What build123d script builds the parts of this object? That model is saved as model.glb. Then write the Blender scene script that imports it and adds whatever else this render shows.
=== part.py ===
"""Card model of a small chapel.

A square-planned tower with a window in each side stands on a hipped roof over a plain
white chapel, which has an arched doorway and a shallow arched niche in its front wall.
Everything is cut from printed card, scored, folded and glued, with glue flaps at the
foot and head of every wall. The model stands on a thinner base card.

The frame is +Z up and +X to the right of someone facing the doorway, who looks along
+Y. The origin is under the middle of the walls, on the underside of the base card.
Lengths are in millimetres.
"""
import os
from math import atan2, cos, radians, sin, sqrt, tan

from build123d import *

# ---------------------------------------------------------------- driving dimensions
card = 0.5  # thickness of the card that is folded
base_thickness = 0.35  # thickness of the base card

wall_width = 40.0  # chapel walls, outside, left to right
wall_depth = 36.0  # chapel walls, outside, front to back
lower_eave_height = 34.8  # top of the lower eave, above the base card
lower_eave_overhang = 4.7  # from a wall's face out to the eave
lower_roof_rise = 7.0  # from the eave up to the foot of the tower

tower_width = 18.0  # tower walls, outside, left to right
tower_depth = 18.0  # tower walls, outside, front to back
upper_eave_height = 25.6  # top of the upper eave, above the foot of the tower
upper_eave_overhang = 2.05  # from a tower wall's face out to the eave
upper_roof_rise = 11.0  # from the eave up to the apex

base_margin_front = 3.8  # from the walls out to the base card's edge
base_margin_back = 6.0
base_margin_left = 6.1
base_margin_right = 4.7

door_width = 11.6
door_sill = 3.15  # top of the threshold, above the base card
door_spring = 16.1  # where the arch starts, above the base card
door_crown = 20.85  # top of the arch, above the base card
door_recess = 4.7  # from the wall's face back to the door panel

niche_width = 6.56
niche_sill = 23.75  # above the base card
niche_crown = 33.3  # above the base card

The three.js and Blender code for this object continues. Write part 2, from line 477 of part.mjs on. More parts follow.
----
## TASK GOAL
Can you write out the lines above, from the first one through the one containing "lower_roof_rise = 7.0", exactly as they appear and nothing more?

## THE SOLUTION
What build123d script builds the parts of this object? That model is saved as model.glb. Then write the Blender scene script that imports it and adds whatever else this render shows.
=== part.py ===
"""Card model of a small chapel.

A square-planned tower with a window in each side stands on a hipped roof over a plain
white chapel, which has an arched doorway and a shallow arched niche in its front wall.
Everything is cut from printed card, scored, folded and glued, with glue flaps at the
foot and head of every wall. The model stands on a thinner base card.

The frame is +Z up and +X to the right of someone facing the doorway, who looks along
+Y. The origin is under the middle of the walls, on the underside of the base card.
Lengths are in millimetres.
"""
import os
from math import atan2, cos, radians, sin, sqrt, tan

from build123d import *

# ---------------------------------------------------------------- driving dimensions
card = 0.5  # thickness of the card that is folded
base_thickness = 0.35  # thickness of the base card

wall_width = 40.0  # chapel walls, outside, left to right
wall_depth = 36.0  # chapel walls, outside, front to back
lower_eave_height = 34.8  # top of the lower eave, above the base card
lower_eave_overhang = 4.7  # from a wall's face out to the eave
lower_roof_rise = 7.0  # from the eave up to the foot of the tower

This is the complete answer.